Pese a todo, Jordan accedió a poner a prueba el plan de Jackson.
«Le concedo dos partidos», comentó inicialmente a un periodista, pero de pronto se sentía a gusto moviéndose sin balón y viendo cómo complicaba la vida a los entrenadores rivales, que ya no podían ponerle encima dos o tres marcadores, porque eso generaba un montón de ocasiones para sus compañeros.
Aunque aquel año volverían a caer en los play off contra, los Detroit Pistons, su némesis, Jackson detectó «indicios de que se estaban convirtiendo en un equipo más generoso» y perseveró en su visión.
La canasta de Paxson
Mediada la temporada 90-91, las piezas comenzaron a encajar.
Jordan ya no saltaba a la cancha «solo para anotar», como observó Scottie Pipen, y los Pistons no resultaron una barrera insalvable. El único obstáculo que los separaba de su primer anillo eran los Lakers de Magic Johnson.
Entonces Jordan sufrió una recaída.
Volvió al viejo hábito de intentar ganar por sí solo. En el último partido de la serie, a falta de poco más de un minuto para el final, los Lakers iban dos puntos por delante. Jordan subía el balón por la pista y Jackson supuso desalentado «que se dirigiría hacia la canasta, como solía hacer en esas situaciones, pero engañó a la defensa y la atrajo hacia sí, creando una oportunidad para [el base John] Paxson».

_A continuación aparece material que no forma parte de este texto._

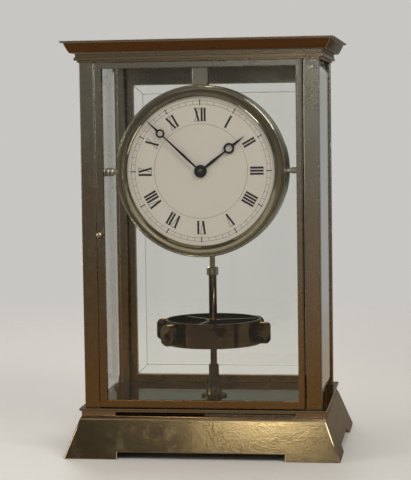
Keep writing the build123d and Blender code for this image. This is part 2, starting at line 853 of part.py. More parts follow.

Fue «increíble»: Paxson encestó, los Bulls se impusieron y Jordan conquistó el primero de sus seis campeonatos.
La misión del entrenador
La canasta de Paxson es toda una parábola.
Magic Johnson ganó el primer anillo en su año de rookie; Jordan tardó siete temporadas. Paradójicamente, su enorme talento se reveló su peor enemigo. Para acabar de triunfar, necesitaba que alguien lo guiara desde fuera y le hiciera ver que, sin la colaboración de los Paxson de la vida, no se llega muy lejos. Esa es la misión de un buen entrenador: proteger a las estrellas de sí mismas.
Por eso es una temeridad dejarles que anden quitándolo y poniendo a su antojo.